──────── Collected data ────────

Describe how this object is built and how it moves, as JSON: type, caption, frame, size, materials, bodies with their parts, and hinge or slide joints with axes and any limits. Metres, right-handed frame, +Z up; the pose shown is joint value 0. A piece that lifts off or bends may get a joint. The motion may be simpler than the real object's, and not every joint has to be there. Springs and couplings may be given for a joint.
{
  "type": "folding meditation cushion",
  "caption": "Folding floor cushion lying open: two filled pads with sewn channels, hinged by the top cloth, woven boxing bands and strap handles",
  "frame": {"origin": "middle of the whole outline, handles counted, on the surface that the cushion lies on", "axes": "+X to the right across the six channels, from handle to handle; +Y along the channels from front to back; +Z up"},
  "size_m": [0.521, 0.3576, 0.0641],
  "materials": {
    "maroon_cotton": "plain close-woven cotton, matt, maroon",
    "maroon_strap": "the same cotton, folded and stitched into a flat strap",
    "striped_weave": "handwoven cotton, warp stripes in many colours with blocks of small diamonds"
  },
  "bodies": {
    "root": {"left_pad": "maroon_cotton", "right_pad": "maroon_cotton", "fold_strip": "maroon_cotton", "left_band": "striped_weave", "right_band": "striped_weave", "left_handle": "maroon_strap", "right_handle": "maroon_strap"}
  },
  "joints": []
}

────────

- **Instruction**: Repeat the data verbatim.

- **The result**:
Describe how this object is built and how it moves, as JSON: type, caption, frame, size, materials, bodies with their parts, and hinge or slide joints with axes and any limits. Metres, right-handed frame, +Z up; the pose shown is joint value 0. A piece that lifts off or bends may get a joint. The motion may be simpler than the real object's, and not every joint has to be there. Springs and couplings may be given for a joint.
{
  "type": "folding meditation cushion",
  "caption": "Folding floor cushion lying open: two filled pads with sewn channels, hinged by the top cloth, woven boxing bands and strap handles",
  "frame": {"origin": "middle of the whole outline, handles counted, on the surface that the cushion lies on", "axes": "+X to the right across the six channels, from handle to handle; +Y along the channels from front to back; +Z up"},
  "size_m": [0.521, 0.3576, 0.0641],
  "materials": {
    "maroon_cotton": "plain close-woven cotton, matt, maroon",
    "maroon_strap": "the same cotton, folded and stitched into a flat strap",
    "striped_weave": "handwoven cotton, warp stripes in many colours with blocks of small diamonds"
  },
  "bodies": {
    "root": {"left_pad": "maroon_cotton", "right_pad": "maroon_cotton", "fold_strip": "maroon_cotton", "left_band": "striped_weave", "right_band": "striped_weave", "left_handle": "maroon_strap", "right_handle": "maroon_strap"}
  },
  "joints": []
}